- _Listing_:
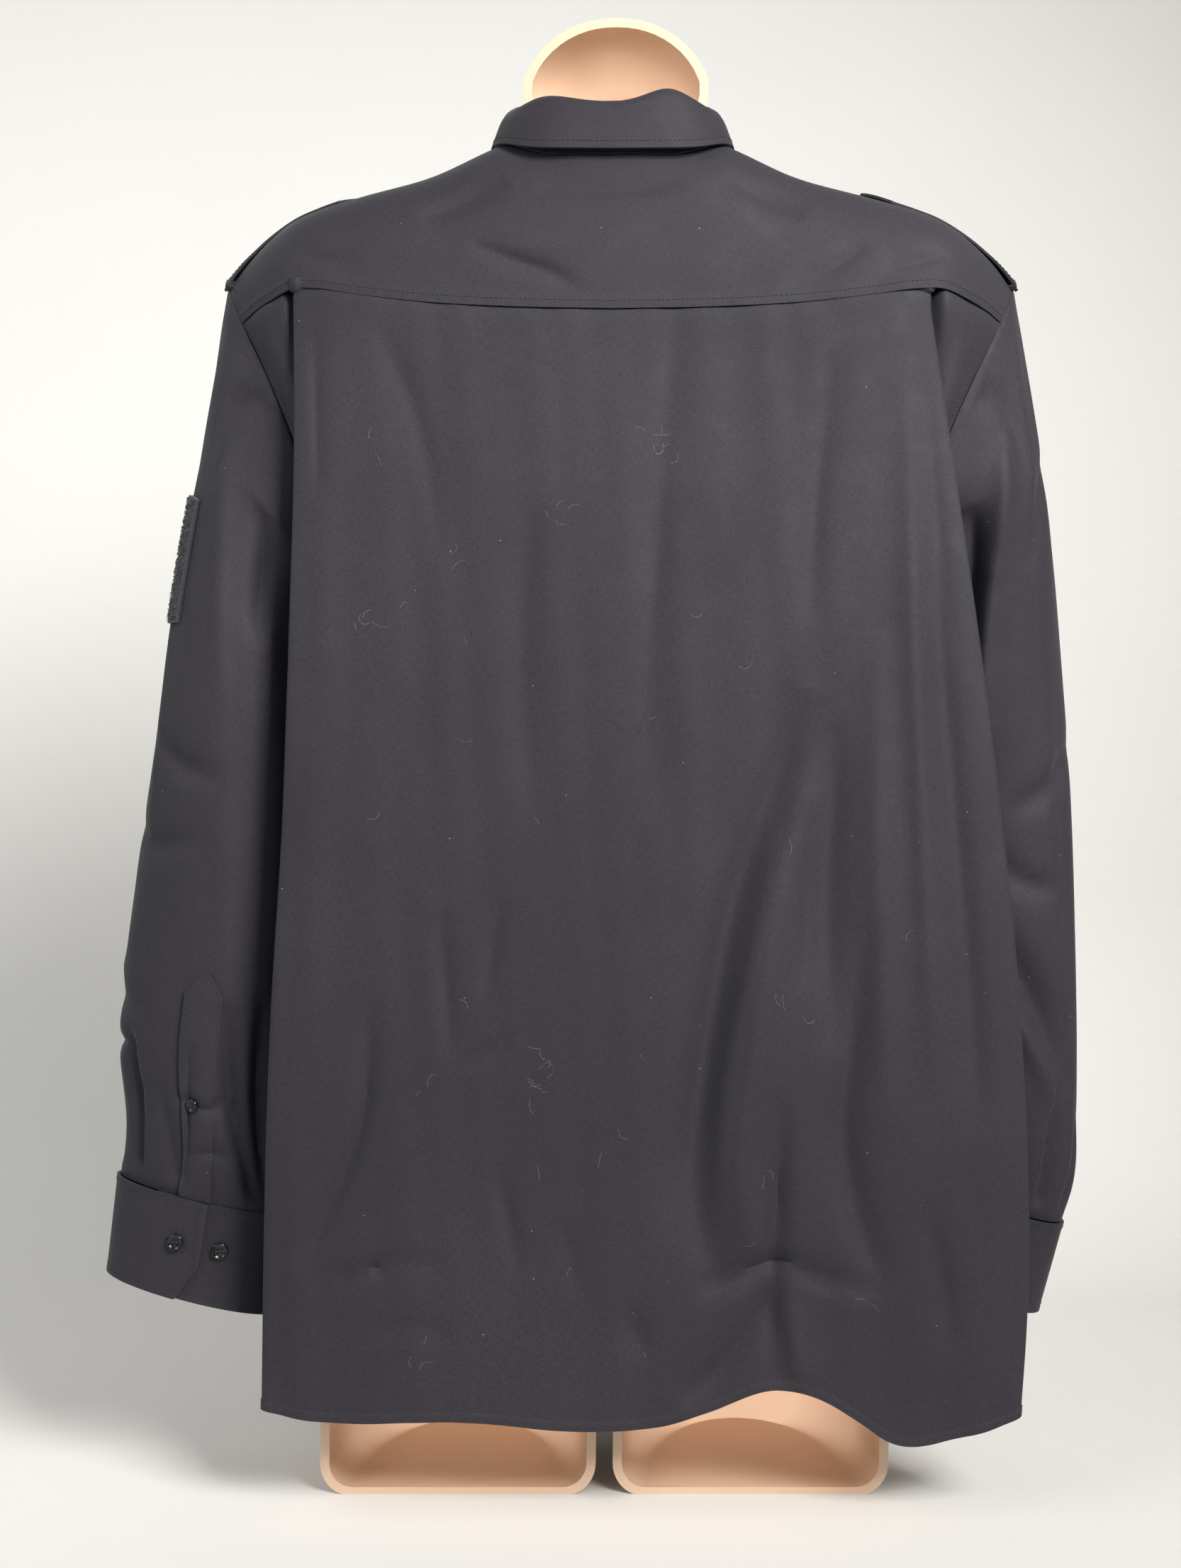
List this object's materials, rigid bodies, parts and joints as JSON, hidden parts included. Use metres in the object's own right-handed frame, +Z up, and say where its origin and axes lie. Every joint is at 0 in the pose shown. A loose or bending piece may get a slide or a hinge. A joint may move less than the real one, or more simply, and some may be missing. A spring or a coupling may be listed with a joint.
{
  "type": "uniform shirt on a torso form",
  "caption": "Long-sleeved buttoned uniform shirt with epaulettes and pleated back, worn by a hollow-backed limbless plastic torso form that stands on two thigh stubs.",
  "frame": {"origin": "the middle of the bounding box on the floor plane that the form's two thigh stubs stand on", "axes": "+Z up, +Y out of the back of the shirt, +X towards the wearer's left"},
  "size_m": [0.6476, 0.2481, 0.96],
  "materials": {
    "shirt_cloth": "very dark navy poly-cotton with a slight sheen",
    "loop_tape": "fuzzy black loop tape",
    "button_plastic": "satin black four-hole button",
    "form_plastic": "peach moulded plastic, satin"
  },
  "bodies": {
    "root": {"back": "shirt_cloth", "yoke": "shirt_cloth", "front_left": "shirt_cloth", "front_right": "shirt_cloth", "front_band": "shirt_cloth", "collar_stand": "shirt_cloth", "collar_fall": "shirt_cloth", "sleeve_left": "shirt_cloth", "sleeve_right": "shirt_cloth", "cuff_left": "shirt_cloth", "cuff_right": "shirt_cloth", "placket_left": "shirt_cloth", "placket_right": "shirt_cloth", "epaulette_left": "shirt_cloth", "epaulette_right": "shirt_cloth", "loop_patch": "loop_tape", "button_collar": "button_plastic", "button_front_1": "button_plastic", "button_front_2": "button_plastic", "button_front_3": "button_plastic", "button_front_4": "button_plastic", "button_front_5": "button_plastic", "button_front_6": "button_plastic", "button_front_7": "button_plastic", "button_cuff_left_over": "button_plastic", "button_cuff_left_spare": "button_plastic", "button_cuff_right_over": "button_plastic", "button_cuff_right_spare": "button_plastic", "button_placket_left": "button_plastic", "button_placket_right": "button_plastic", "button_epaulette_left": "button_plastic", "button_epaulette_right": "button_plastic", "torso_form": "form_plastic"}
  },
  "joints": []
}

---

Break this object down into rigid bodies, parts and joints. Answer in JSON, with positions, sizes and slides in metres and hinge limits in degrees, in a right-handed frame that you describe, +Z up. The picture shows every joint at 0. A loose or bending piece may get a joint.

- _Your objective_:
Pick out the lines containing the string "bending" and show them.

- _Reply to the task_:
List this object's materials, rigid bodies, parts and joints as JSON, hidden parts included. Use metres in the object's own right-handed frame, +Z up, and say where its origin and axes lie. Every joint is at 0 in the pose shown. A loose or bending piece may get a slide or a hinge. A joint may move less than the real one, or more simply, and some may be missing. A spring or a coupling may be listed with a joint.
Break this object down into rigid bodies, parts and joints. Answer in JSON, with positions, sizes and slides in metres and hinge limits in degrees, in a right-handed frame that you describe, +Z up. The picture shows every joint at 0. A loose or bending piece may get a joint.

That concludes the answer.